The employment-based map stands out because it’s the only one which shows Baltimore City and surrounding areas—like Baltimore Washington International Airport, Fort Meade, and Towson University—as high-opportunity places (shown in dark brown). “The employment index is almost the polar opposite of the other three," Knaap says. “If you're looking for access to jobs, central cities are not a bad place to be."
If these four opportunity measures are averaged out, however, neighborhoods in East and West Baltimore, unsurprisingly, are very low-opportunity:
The effectiveness of Baltimore’s housing voucher programs
Knaap’s three interactive heat maps below show the locations of low-income families that have received government housing assistance in the form of public housing (left), low-income housing tax credit (center), and housing-choice vouchers (right). While most people across these three groups are still concentrated in low-opportunity areas in the city center, the ones using housing vouchers have spilled over to moderate- to high-opportunity areas:
Knaap says the voucher success is likely because of the Baltimore’s Housing Mobility Program, which launched in 2003 as a part of the initial settlement in the landmark Thompson v. HUD fair housing case, and has benefited about 2,000 families between then and 2012.* In its final settlement in 2012, the program was invested with the goal of relocating an additional 2,600 families in need in the next seven years. It mandated that beneficiaries move to a low-poverty, majority-white neighborhoods for at least two years (initially this was one year), after which they can use their vouchers for any neighborhood of their choice.

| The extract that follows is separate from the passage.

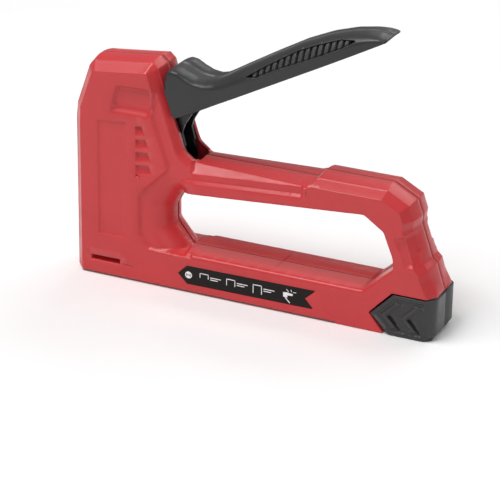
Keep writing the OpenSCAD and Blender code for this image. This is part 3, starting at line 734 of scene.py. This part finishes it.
def lever_features():
    """Rows of points beside the window, the shoulder and the ribs."""
    found = [
        rows(WINDOW, [-0.15, 0.0, 0.28, 0.5], 0.5),
        rows(np.array(SHOULDER), [-0.5, 0, 0.5, 1], 0.8, False),
    ]
    for r in RIBS:
        z = 102 + (r - 84) * 0.5
        for dx in (-1.0, -0.92, -0.78, -0.7, 0.7, 0.78, 0.92, 1.0):
            line = np.array([(r + dx, z), (r + dx, z + 16)])
            p, _ = sampled(line, 0.5, False)
            found.append(p[signed(p, WINDOW) > 0.12])
    return found


LEVER_THICK = 2.4
LEVER_FILL = 1.7
LEVER_ROWS = ([0.06, 0.2, 0.4, 0.7, 1.1, 1.6, 2.2, 2.9, 3.7, 4.6, 5.5, 6.4], [])
form = relief(
    "lever", LEVER, [], lever_height, lever_features(), LEVER_FILL, LEVER_ROWS,
    lambda v: distance(v, LEVER_TOP, False) < 0.05, LEVER_THICK, mark=lever_mark,
)
for side, name in ((-1, "lever_cover_left"), (1, "lever_cover_right")):
    piece = build(form, side, [GREY, GREY, PAD, GAP_SHADE])
    piece.name = name
    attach(piece, "lever")
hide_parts("lever_grip", "left_grip_insert")
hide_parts("right_grip_insert")


# ---------------------------------------------------------------- the end cap

CAP_EDGE = fillet([
    (150.7, 8.9), (157.7, 1.9), (159.9, 0), (179.2, 0), (181, 2.8), (181, 19.7), (161.2, 19.7)
], [0.6, 0.6, 0.6, 0.6, 0.6, 0.8, 0.6])
CAP_REAR = stretch(CAP_EDGE, (179.6, 0.4), (181, 19.4))
CAP_SIDES = stretch(CAP_EDGE, (181, 19.4), (179.6, 0.4))
CAP_THICK = 2.0
CAP_FILL = 1.3
CAP_ROWS = ([0.05, 0.15, 0.3, 0.5, 0.9, 1.5, 2.2, 3.0, 4.0, 5.0], [])
BARS = (155.4, 164.8)     # where the two raised arrowhead bars start
BAR_WIDTH = 3.1
CAP_SLOTS = [np.array([(x0 + 4.1, 8.6), (x0 + 9.4, 2.8)]) for x0 in BARS]


def chevron(p, x0):
    """How far within an arrowhead bar each point is; the bar's point is in front."""
    x, z = p[:, 0], p[:, 1]
    left_edge = x - (x0 + np.abs(z - 9.2))
    right_edge = (x0 + BAR_WIDTH + np.abs(z - 9.0)) - x
    ends = np.minimum(z - 3.4, 16.0 - z)
    return np.minimum(np.minimum(left_edge, right_edge) / 1.414, ends)


def cap_height(p):
    """Height of the cap's side above the seam plane."""
    x = p[:, 0]
    dr, dh = distance(p, CAP_REAR, False), distance(p, CAP_SIDES, False)
    y = HALF - np.maximum(circle(dr, 5.0), circle(dh, 0.5))
    # the field round the bars is sunk, and a narrow slot runs behind each bar's lower arm
    field = ramp((dh - 1.6) / 0.6) * smooth((177.5 - x) / 2)
    bars = np.maximum(chevron(p, BARS[0]), chevron(p, BARS[1]))
    deep = 0.65 * field * (1 - ramp(bars / 0.45 + 0.2))
    for slot in CAP_SLOTS:
        deep = np.maximum(deep, 4.5 * ramp((0.36 - distance(p, slot, False)) / 0.08))
    return np.maximum(y - deep, GROUND)


def cap_features():
    """Rows of points beside the sunk field's edge, the slots and the bars."""
    found = [rows(CAP_EDGE, [1.5, 1.7, 2.15, 2.3], 0.7)]
    found += [rows(slot, [-0.38, -0.26, 0.26, 0.38], 0.4, False) for slot in CAP_SLOTS]
    for x0 in BARS:
        for shift, apex in ((0, 9.2), (BAR_WIDTH, 9.0)):
            for dx in (-0.5, -0.1, 0.35, 0.7):
                s = dx if shift == 0 else -dx
                line = np.array([
                    (x0 + shift + 6.8 + s, apex + 6.8),
                    (x0 + shift + s, apex),
                    (x0 + shift + 5.8 + s, apex - 5.8),
                ])
                found.append(sampled(line, 0.5, False)[0])
        for z in (3.3, 3.7, 15.7, 16.1):
            found.append(sampled(np.array([(x0 + 5, z), (x0 + 11, z)]), 0.5, False)[0])
    return found


form = relief(
    "cap", CAP_EDGE, [], cap_height, cap_features(), CAP_FILL, CAP_ROWS,
    lambda v: np.ones(len(v), bool), CAP_THICK,
)
for side, name in ((-1, "cap_left"), (1, "cap_right")):
    piece = build(form, side, [CAP, CAP])
    piece.name = name
    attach(piece, "magazine")
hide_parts("end_cap")


# ---------------------------------------------------------------- labels

FILM, MARKS, BADGE = 13.93, 13.95, 13.97     # distances of the label's three layers from the seam plane


def flat_mesh(name, polygons, depth, side, material):
    """Flat outlines in the side's plane, depth outwards from the seam."""
    mesh = bpy.data.meshes.new(name)
    co, faces = [], []
    for poly in polygons:
        start = len(co)
        co += [(x * MM + NOSE, side * depth * MM, z * MM) for x, z in poly]
        ring = list(range(start, len(co)))
        faces.append(tuple(ring if side < 0 else ring[::-1]))
    mesh.from_pydata(co, [], faces)
    mesh.materials.append(material)
    obj = bpy.data.objects.new(name, mesh)
    scene.collection.objects.link(obj)
    return obj


def bar(x0, z0, x1, z1, w):
    """A bar of width w between two points, square at its ends."""
    d = np.array((x1 - x0, z1 - z0), float)
    d /= np.linalg.norm(d)
    n = np.array((-d[1], d[0])) * w / 2
    a, b = np.array((x0, z0)) - d * w / 2, np.array((x1, z1)) + d * w / 2
    return [tuple(a - n), tuple(b - n), tuple(b + n), tuple(a + n)]


def picture_marks(side):
    """A round badge, three staples of growing leg and a small tool, in place of the printed label."""
    marks = [disc(60.6, 8.95, 1.75)]
    dark = [bar(59.7, 8.95, 61.5, 8.95, 0.3), bar(59.7, 8.4, 59.7, 9.5, 0.3), bar(61.5, 8.4, 61.5, 9.5, 0.3)]
    for x, leg in ((66.5, 2.0), (80.0, 3.0), (93.4, 4.1)):
        marks += [bar(x, 10.9, x + 4.2, 10.9, 0.42), bar(x, 10.9, x, 10.9 - leg, 0.36),
                  bar(x + 4.2, 10.9, x + 4.2, 10.9 - leg, 0.36)]
        for k in range(2):
            marks.append(bar(x + 5.4, 9.7 - 1.0 * k, x + 10.4 - 1.6 * k, 9.7 - 1.0 * k, 0.42))
    marks += [
        [(108.4, 8.0), (110.4, 7.9), (110.5, 9.0), (113.0, 9.2), (113.2, 10.1), (110.2, 10.5), (108.3, 10.2)],
        bar(109.6, 7.6, 111.6, 5.6, 0.5),
        bar(110.0, 11.9, 110.9, 11.0, 0.3), bar(112.2, 12.0, 112.5, 11.2, 0.3),
        bar(113.4, 11.0, 114.6, 11.1, 0.3),
    ]
    if side > 0:
        # on the right-hand side the row runs the other way
        middle = 59.7 + 119.4
        marks = [[(middle - x, z) for x, z in m][::-1] for m in marks]
        dark = [[(middle - x, z) for x, z in m][::-1] for m in dark]
    return marks, dark


for side, name in ((-1, "left"), (1, "right")):
    edge = fillet([(55.2, 8.9), (59.8, 4.35), (123.2, 4.75), (119.1, 9.3), (124.2, 13.9), (59.8, 13.4)], 0.4)
    film = flat_mesh(name + "_label_film", [[tuple(q) for q in edge]], FILM, side, LABEL)
    marks, dark = picture_marks(side)
    ink = flat_mesh(name + "_label_marks", marks, MARKS, side, INK)
    core = flat_mesh(name + "_label_badge", dark, BADGE, side, LABEL)
    for piece in (film, ink, core):
        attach(piece, "root")
    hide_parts(name + "_label")


# ---------------------------------------------------------------- springs

CLOSED = 1.04             # pitch of a coil's closed ends, in parts of the wire's thickness


def wire_piece(name, path, radius, material, sides=10):
    """A round wire along a path in metres, with rounded ends."""
    path = np.array(path, float)
    along = np.gradient(path, axis=0)
    along /= np.linalg.norm(along, axis=1)[:, None]
    over = np.cross(along[0], (0.3, 0.5, 0.8))
    frames = []
    for u in along:
        over = over - u * (over @ u)
        over /= np.linalg.norm(over)
        frames.append((over, np.cross(u, over)))
    rings = [(path[0] - along[0] * radius * 0.7, 0.6, 0)]
    rings += [(q, 1.0, i) for i, q in enumerate(path)]
    rings.append((path[-1] + along[-1] * radius * 0.7, 0.6, len(path) - 1))
    co, faces = [], []
    for q, scale, i in rings:
        one, two = frames[i]
        for k in range(sides):
            a = 2 * math.pi * k / sides
            co.append(q + radius * scale * (math.cos(a) * one + math.sin(a) * two))
    for i in range(len(rings) - 1):
        for k in range(sides):
            n = (k + 1) % sides
            faces.append((i * sides + k, i * sides + n, (i + 1) * sides + n, (i + 1) * sides + k))
    faces.append(tuple(range(sides))[::-1])
    faces.append(tuple(range(len(co) - sides, len(co))))
    mesh = bpy.data.meshes.new(name)
    mesh.from_pydata([tuple(c) for c in co], [], faces)
    mesh.materials.append(material)
    for poly in mesh.polygons:
        poly.use_smooth = True
    obj = bpy.data.objects.new(name, mesh)
    scene.collection.objects.link(obj)
    return obj


def coil(low, high, radius, wire, turns, steps):
    """The path of a compression spring with closed ends, along the third coordinate from low to high."""
    path = []
    length = high - low
    for i in range(int(turns * steps) + 1):
        t = i / steps
        if t < 1:
            h = t * wire * CLOSED
        elif t > turns - 1:
            h = length - (turns - t) * wire * CLOSED
        else:
            h = wire * CLOSED + (t - 1) * (length - 2 * CLOSED * wire) / (turns - 2)
        a = 2 * math.pi * t
        path.append((radius * math.cos(a), radius * math.sin(a), low + h))
    return path


# the path is the middle of the wire, so it ends half a wire's thickness within its seats
lo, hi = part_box("power_spring")
mid = (lo + hi) / 2
path = [(mid.x + x, y, z) for x, y, z in coil(lo.z + 0.00096, hi.z - 0.0009, 0.0055, 0.0018, 8, 30)]
piece = wire_piece("drive_spring", path, 0.0009, SPRING)
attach(piece, "root")
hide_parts("power_spring")
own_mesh(piece)

lo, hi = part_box("pusher_spring")
mid = (lo + hi) / 2
path = [(z, y, mid.z + x) for x, y, z in coil(lo.x + 0.00035, hi.x - 0.00035, 0.0027, 0.0007, 34, 20)]
piece = wire_piece("follower_spring", path, 0.00035, SPRING, 8)
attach(piece, "magazine")
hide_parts("pusher_spring")
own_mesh(piece)

# five turns round the lever's pin, with a straight leg at each end
px, pz = 46 * MM + NOSE, 0.062
turn_radius, width = 0.0048, 0.0064
path = []
start, sweep, count = math.radians(162), math.radians(360 * 5 - 12), 200
for i in range(count + 1):
    a = start + sweep * i / count
    path.append((px + turn_radius * math.cos(a), width * (i / count - 0.5), pz + turn_radius * math.sin(a)))
first = Vector(path[0]) + 0.014 * Vector((math.sin(start), 0, -math.cos(start)))
end = start + sweep
last = Vector(path[-1]) + 0.011 * Vector((-math.sin(end), 0, math.cos(end)))
piece = wire_piece("return_spring", [tuple(first)] + path + [tuple(last)], 0.00055, SPRING)
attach(piece, "lever")
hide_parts("lever_spring")


# ---------------------------------------------------------------- floor, light, camera

floor_mesh = bpy.data.meshes.new("floor")
floor_mesh.from_pydata([(-6, -6, 0), (6, -6, 0), (6, 6, 0), (-6, 6, 0)], [], [(0, 1, 2, 3)])
floor_obj = bpy.data.objects.new("floor", floor_mesh)
paper, tree, b = principled("pale_paper", (0.93, 0.93, 0.93), 0.9, specular=0.1)
tree.links.new(
    mix(tree, spread(tree, noise(tree, 40, 3), 0.0, 1.0), (0.925, 0.925, 0.925), (0.935, 0.935, 0.935)),
    b.inputs["Base Color"])
floor_mesh.materials.append(paper)
floor_obj.location.z = cad_box[0][2] - 0.0002
scene.collection.objects.link(floor_obj)

world = bpy.data.worlds.new("studio")
world.use_nodes = True
world.node_tree.nodes["Background"].inputs["Color"].default_value = (1, 1, 1, 1)
world.node_tree.nodes["Background"].inputs["Strength"].default_value = 0.30
scene.world = world


def area(name, place, target, size, power):
    light = bpy.data.lights.new(name, "AREA")
    light.shape = "RECTANGLE"
    light.size, light.size_y = size
    light.energy = power
    obj = bpy.data.objects.new(name, light)
    obj.location = place
    obj.rotation_euler = (Vector(target) - Vector(place)).to_track_quat("-Z", "Y").to_euler()
    scene.collection.objects.link(obj)


area("key", (-0.35, -0.42, 1.3), (0, 0, 0.05), (0.9, 0.7), 15)
area("front", (0.75, -1.35, 0.55), (0, 0, 0.06), (1.0, 0.9), 2.4)
area("back", (0.3, 0.9, 0.9), (0, 0, 0.06), (1.4, 0.5), 6)

camera = bpy.data.cameras.new("camera")
camera.sensor_fit = "HORIZONTAL"
camera.sensor_width = 36
camera.lens = 162
camera.clip_start = 0.05
camera.clip_end = 50
cam = bpy.data.objects.new("camera", camera)
azimuth, elevation, roll = math.radians(24.65), math.radians(23.7), 0.0155
level = Vector((math.cos(azimuth), math.sin(azimuth), 0))
forward = Vector((
    -math.sin(azimuth) * math.cos(elevation),
    math.cos(azimuth) * math.cos(elevation),
    -math.sin(elevation),
))
upright = level.cross(forward)
right_axis = math.cos(roll) * level + math.sin(roll) * upright
up_axis = -math.sin(roll) * level + math.cos(roll) * upright
place = Matrix((right_axis, up_axis, -forward)).transposed().to_4x4()
place.translation = Vector((0.38885, -0.85912, 0.43832))
cam.matrix_world = place
scene.collection.objects.link(cam)
scene.camera = cam
scene.view_settings.view_transform = "Standard"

The program is different from traditional voucher programs in a several ways. First, it takes a “multivariate” approach by defining “opportunity neighborhoods” using a variety of criteria, Knaap says.

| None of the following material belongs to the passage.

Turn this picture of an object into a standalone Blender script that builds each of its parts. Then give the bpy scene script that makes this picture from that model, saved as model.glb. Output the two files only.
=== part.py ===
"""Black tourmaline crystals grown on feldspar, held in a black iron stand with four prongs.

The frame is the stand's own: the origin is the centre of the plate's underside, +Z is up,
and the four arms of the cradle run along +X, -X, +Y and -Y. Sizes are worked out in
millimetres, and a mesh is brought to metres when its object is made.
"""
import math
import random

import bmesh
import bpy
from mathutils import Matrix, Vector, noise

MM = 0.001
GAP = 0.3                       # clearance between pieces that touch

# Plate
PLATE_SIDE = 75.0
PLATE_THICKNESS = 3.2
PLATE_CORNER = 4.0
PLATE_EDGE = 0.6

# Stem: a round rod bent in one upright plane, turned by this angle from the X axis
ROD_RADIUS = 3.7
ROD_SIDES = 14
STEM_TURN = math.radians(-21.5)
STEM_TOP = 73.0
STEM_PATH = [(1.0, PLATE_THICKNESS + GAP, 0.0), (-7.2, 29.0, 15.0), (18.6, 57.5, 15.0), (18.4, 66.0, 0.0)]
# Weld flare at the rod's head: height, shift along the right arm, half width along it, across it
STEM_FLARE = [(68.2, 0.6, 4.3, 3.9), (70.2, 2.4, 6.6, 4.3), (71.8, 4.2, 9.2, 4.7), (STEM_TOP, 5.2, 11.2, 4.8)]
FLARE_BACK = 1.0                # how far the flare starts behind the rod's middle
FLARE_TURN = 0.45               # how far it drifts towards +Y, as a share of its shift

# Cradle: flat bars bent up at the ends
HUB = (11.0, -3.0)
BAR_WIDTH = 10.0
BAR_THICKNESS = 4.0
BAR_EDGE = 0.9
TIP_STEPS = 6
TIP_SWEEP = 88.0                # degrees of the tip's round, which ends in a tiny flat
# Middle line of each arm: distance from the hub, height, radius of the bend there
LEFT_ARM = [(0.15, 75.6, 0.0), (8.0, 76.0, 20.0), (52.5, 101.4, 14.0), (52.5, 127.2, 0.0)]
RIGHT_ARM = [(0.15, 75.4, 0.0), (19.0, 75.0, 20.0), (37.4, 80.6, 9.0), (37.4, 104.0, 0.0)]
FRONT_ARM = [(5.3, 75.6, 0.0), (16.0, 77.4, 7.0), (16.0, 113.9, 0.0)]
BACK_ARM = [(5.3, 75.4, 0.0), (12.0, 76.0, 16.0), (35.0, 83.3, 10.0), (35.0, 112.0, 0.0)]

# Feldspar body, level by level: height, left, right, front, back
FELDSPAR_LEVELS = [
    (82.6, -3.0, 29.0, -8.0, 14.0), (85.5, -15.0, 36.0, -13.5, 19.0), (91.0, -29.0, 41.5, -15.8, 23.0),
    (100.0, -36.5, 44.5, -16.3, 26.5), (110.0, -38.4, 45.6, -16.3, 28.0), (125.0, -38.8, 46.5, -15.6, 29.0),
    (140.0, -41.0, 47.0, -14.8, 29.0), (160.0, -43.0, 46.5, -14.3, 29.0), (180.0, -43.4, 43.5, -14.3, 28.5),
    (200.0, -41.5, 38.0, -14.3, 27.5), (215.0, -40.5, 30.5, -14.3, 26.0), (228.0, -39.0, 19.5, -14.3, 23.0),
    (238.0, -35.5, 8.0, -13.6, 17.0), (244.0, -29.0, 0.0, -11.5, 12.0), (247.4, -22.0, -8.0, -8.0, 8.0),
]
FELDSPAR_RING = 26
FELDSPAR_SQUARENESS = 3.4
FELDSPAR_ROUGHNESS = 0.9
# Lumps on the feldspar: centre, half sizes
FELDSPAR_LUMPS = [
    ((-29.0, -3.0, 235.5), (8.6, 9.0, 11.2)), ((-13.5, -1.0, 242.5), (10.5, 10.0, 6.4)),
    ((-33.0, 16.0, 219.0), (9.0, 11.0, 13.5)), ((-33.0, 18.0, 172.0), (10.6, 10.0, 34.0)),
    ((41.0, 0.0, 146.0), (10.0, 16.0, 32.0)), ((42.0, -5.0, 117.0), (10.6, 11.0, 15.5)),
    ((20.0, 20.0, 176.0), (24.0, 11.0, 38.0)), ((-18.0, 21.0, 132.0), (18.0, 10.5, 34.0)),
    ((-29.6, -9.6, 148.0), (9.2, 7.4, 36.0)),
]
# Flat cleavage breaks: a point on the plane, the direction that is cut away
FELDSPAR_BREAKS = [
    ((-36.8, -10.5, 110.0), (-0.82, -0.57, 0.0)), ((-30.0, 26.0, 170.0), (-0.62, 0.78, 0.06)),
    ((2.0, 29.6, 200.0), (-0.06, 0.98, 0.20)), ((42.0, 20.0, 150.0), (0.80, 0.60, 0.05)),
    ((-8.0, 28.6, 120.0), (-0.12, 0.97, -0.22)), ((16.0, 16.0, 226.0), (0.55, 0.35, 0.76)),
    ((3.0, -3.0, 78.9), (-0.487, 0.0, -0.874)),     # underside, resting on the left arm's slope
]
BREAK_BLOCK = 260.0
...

Second, the BHMP voucher covers up to 120 percent of fair market rent, which is more than what other voucher programs in the city cover.* Families can also use it in any jurisdiction, Johns Hopkins sociologist Stefanie DeLuca, who has studied the mobility program, told Governing magazine. This regional approach to housing mobility, affirmed in the final settlement of the Thompson v. HUD, is a key to bolstering the impact of the program, research Knaap has worked on shows.
The third distinguishing factor that’s made this program more effective than others is that it includes housing counseling. Here’s DeLuca, again via Governing:
In the Baltimore program, there are counselors to help families move to these neighborhoods. These counselors organize briefings about the benefits of living in low-poverty neighborhoods with low crime and good schools. Families are counseled to repair their credit, which will help them manage their finances in the long run. The families are taken on tours of suburban neighborhoods to show them what these places are like because most of the families have never lived outside of the city. Counselors also help families think about saving up money for a security deposit toward the unit.
As a consequence, 62 percent of the BHMP housing-voucher recipients stayed in the units they moved into using the voucher for much longer than the required time-period, according a 2009 progress report. In addition, many people who moved right after the requirement period actually relocated to even better areas.*
Knaap's graph below illustrates that second encouraging result. In the one on the left, the blue line represents families that received housing vouchers as a part of the five-city Moving to Opportunity experiment. They were required to live in their new neighborhoods for one year, and as the graph shows, started returning to lower-opportunity neighborhoods within a few years. The graph on the right, meanwhile, shows the case of voucher holders in Baltimore. The 2007 spike in the level of neighborhood opportunity where voucher-holders lived “is likely a direct result” of the city’s mobility program, Knaap says.
“Unlike the treatment effect in MTO, the opportunity spike from [Baltimore’s voucher programs] doesn’t fade over time, suggesting that the program has had an important and durable impact on the location outcomes of its participants,” he tells CityLab.*
Of course, the results of Baltimore’s housing vouchers aren’t perfect—voucher recipients are still not located in very high-opportunity areas. Several hurdles remain in relocating these families to wealthy neighborhoods, Doug Donovan explains in an article for The Baltimore Sun:
Most counties have not taken two steps that advocates say are essential: requiring developers to set aside housing for low-income tenants and prohibiting landlords from refusing to accept tenants with federal rent subsidies.
Knaap also notes that a lack of regional transport connectivity can strain the voucher holder’s ability to remain in high-opportunity neighborhood outside the city, because most jobs (as his employment map shows) are in the city center, and buying a car may not be an option. The program’s upsides, however, have led to “progress that we shouldn't be satisfied with but progress that we should be proud of,” he says. “And we need to keep moving in that direction."
*Corrections: A previous version of this story failed to clarify the distinction between Baltimore's broader housing-voucher initiative and its Housing Mobility Program. Several lines have been revised accordingly. Additionally, a previous version stated that 60 percent of voucher holders remained in higher-opportunity neighborhoods; it's more accurate to say that 62 percent remained in the original voucher unit after the required time, and that many others moved to even better areas.